MATERIAL >>
-=-=-=-=-

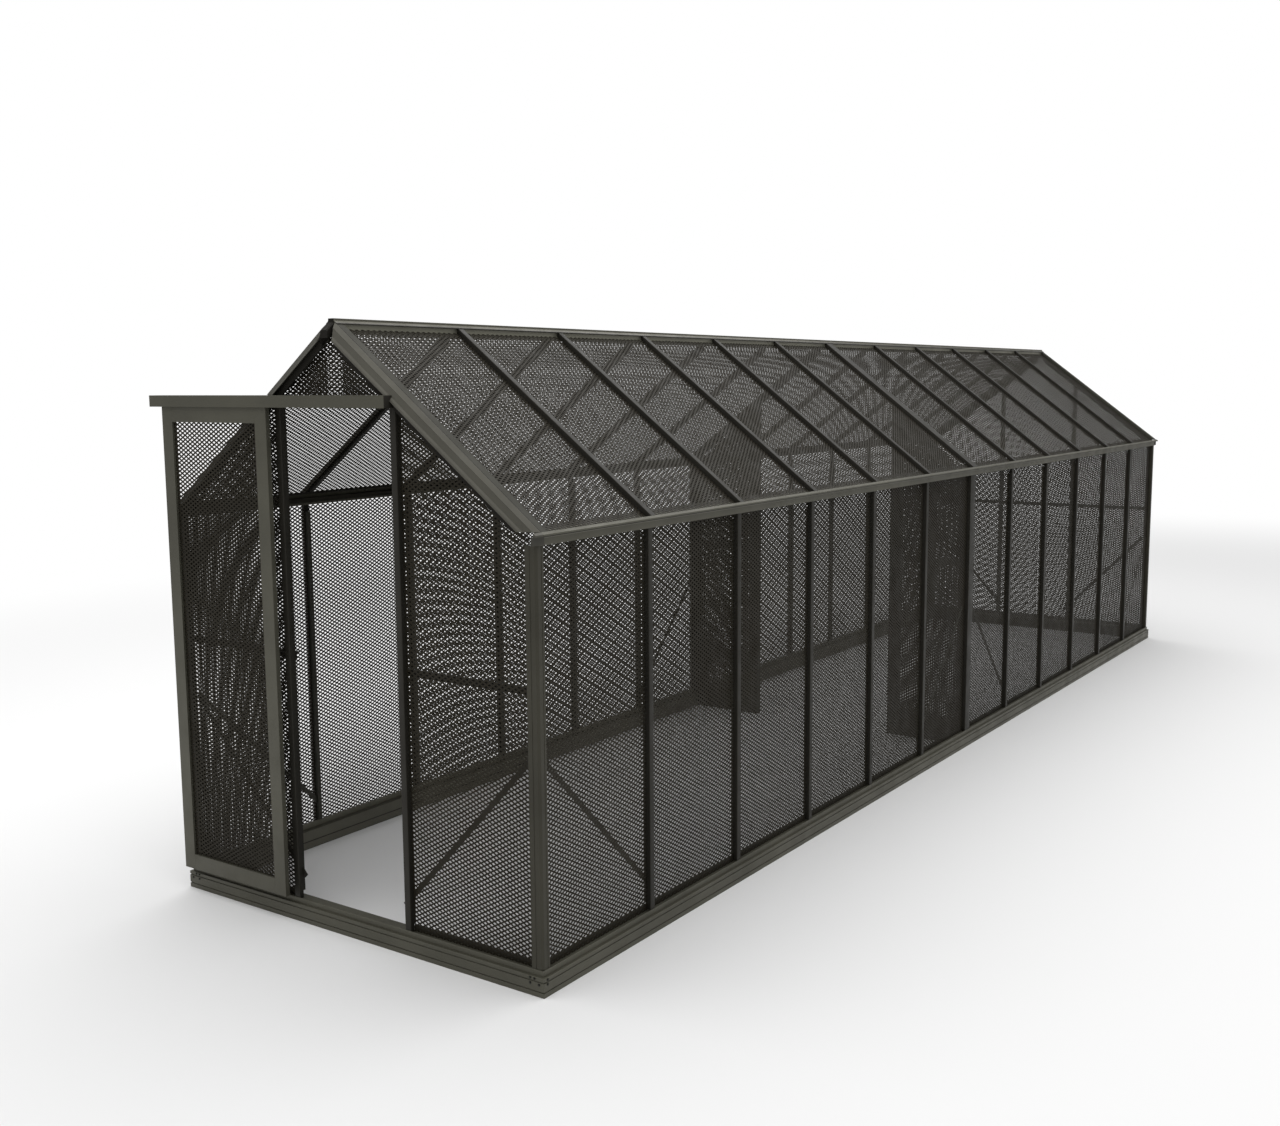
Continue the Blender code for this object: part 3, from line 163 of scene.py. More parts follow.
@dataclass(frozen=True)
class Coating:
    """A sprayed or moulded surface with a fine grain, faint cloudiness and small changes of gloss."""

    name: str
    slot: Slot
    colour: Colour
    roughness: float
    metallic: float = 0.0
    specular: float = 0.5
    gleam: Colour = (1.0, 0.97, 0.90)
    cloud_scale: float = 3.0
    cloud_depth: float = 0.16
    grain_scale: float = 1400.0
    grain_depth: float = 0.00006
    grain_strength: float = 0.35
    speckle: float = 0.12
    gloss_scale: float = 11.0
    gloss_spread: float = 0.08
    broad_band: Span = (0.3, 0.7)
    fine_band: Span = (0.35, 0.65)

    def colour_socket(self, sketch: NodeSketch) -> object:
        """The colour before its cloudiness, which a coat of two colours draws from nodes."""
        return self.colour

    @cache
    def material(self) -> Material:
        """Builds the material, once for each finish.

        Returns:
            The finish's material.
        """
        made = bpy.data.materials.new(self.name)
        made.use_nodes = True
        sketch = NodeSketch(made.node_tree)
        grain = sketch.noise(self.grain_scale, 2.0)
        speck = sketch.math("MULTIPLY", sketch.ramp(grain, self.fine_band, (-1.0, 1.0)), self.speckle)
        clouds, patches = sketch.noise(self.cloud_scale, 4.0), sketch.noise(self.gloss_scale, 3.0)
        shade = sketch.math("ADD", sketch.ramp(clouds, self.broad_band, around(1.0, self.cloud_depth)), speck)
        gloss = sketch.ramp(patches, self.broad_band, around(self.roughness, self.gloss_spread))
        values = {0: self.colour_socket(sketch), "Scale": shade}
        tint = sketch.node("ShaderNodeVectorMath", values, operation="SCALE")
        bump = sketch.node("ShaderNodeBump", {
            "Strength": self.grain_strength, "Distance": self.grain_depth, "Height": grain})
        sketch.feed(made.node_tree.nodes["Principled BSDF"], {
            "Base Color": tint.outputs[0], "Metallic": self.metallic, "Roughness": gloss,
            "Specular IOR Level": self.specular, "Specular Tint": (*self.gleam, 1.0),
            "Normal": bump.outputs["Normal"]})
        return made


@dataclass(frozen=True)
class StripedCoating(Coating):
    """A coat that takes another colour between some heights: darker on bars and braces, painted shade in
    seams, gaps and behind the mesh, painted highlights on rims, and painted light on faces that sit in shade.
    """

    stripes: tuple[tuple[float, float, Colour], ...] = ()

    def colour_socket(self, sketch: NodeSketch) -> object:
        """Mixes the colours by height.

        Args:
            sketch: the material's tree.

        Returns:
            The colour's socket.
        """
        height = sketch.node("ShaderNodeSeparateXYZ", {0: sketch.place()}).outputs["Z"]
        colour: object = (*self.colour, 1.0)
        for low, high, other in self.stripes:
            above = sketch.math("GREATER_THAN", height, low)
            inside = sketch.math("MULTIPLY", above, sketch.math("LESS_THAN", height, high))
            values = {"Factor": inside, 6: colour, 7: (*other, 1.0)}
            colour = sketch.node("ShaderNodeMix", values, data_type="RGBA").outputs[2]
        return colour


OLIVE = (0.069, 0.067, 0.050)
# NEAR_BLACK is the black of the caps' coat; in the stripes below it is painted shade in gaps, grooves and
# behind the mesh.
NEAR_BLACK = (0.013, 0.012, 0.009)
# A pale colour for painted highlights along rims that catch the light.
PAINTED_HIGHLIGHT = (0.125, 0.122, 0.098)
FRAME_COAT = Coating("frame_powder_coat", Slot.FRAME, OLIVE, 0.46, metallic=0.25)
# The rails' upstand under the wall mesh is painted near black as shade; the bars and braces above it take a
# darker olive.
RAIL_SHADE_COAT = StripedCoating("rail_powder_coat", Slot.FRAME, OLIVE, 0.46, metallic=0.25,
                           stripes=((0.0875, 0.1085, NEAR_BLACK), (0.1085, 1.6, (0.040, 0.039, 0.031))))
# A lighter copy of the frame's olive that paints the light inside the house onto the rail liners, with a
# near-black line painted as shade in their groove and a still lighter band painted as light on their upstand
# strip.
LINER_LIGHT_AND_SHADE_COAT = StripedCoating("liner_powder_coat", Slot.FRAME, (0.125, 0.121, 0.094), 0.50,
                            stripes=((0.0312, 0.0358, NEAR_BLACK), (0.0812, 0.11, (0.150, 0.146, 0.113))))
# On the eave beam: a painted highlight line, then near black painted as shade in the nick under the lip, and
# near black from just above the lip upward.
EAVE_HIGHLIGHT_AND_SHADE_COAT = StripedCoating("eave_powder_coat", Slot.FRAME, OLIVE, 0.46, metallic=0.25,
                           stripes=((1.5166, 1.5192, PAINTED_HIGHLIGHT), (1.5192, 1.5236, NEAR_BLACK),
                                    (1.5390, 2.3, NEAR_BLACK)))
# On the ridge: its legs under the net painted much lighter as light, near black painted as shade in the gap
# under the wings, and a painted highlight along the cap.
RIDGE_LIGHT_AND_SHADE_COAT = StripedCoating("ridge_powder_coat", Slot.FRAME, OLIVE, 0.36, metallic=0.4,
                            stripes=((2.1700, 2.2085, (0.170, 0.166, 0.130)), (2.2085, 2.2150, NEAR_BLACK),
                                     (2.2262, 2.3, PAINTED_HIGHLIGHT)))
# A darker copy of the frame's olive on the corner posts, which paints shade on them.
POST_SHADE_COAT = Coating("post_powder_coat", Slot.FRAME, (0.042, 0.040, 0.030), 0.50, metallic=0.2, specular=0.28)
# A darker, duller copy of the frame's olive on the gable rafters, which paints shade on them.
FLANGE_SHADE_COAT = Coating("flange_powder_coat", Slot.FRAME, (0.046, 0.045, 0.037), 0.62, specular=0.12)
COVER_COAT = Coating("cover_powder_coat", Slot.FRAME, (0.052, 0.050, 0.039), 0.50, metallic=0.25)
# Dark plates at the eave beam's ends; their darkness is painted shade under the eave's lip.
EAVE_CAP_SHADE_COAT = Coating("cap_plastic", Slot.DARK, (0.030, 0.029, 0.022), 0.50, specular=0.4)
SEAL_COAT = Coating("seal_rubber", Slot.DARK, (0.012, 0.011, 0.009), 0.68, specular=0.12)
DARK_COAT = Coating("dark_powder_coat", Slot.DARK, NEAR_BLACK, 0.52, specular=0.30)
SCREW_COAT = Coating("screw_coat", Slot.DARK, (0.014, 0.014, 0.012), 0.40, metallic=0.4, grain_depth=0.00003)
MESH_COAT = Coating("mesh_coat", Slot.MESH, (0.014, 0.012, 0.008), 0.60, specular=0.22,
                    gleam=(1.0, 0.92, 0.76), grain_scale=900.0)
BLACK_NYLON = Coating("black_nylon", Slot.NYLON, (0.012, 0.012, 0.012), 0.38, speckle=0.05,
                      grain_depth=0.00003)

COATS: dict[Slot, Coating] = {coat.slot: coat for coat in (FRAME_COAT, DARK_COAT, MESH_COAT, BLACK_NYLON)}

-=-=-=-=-

WRITTEN REQUEST >>
Return only the lines from the beginning of the material up to and including the line with "sprayed or moulded", exactly as written.

ANSWER BELOW >>
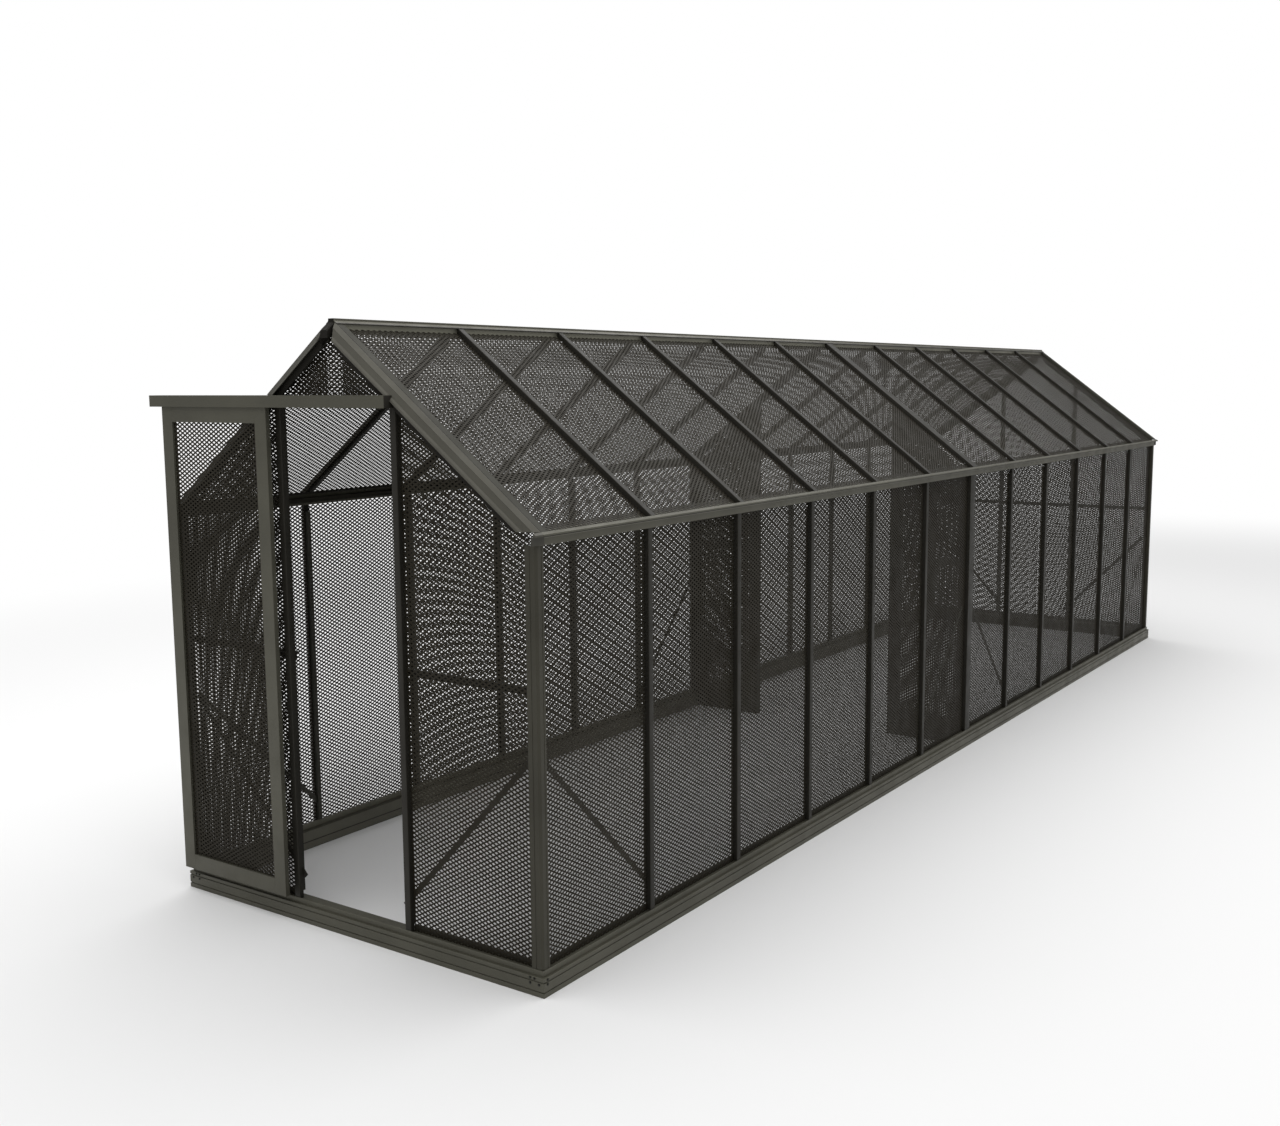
Continue the Blender code for this object: part 3, from line 163 of scene.py. More parts follow.
@dataclass(frozen=True)
class Coating:
    """A sprayed or moulded surface with a fine grain, faint cloudiness and small changes of gloss."""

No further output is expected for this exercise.